The core group of Islamist hard-liners in the Sudanese government is especially fearful that reconciliation between Al-Bashir and more moderate Arab countries and a permanent peace deal with the SPLA and other NDA parties will entail the opening up of old files and that they might be penalised for their dubious past.
So what are Al-Bashir's chances of stifling the militant Islamists' power and influence? Al-Bashir has developed a cordial working relationship with Garang, who has openly indicated that he can work with Al-Bashir, but not with his more hard-line colleagues in government.
Of critical importance is the role to be played by the US, British and other interested Western powers and their awareness of the schisms and divisions among the Sudanese ruling clique.
Hawks in the Bush administration argue that Washington's arm- twisting tactics have paid dividends. The US Congress Sudan Peace Act, sponsored by the Congressional Back Caucus and the Christian Right authorises Washington to act against Khartoum if it does not make a genuine effort to reach a peace deal with the SPLA. While Washington is pleased with the cease-fire agreement signed between the Sudanese government and the SPLA in the Kenyan town of Machakos last October, it insists that a comprehensive peace deal be signed between the two parties first before trade and economic sanctions are lifted and relations between the two countries are normalised.
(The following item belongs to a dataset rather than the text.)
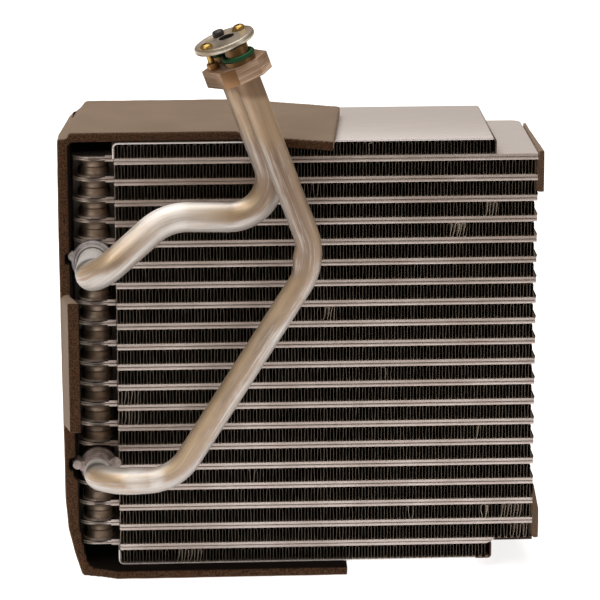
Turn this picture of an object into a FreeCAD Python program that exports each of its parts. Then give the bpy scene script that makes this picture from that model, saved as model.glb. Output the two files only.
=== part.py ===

The US State Department reiterated that it considers Sudan a state that sponsors terrorism, thereby angering the Sudanese authorities. Sudanese officials expressed regret of Washington's decision which entails the imposition of US trade and economic sanctions, including a ban on the sale of arms to Sudan. Sudanese Foreign Minister Mustafa Othman Ismail pronounced the decision to keep Sudan on the list of states sponsoring terrorism as "unfair and unjustified".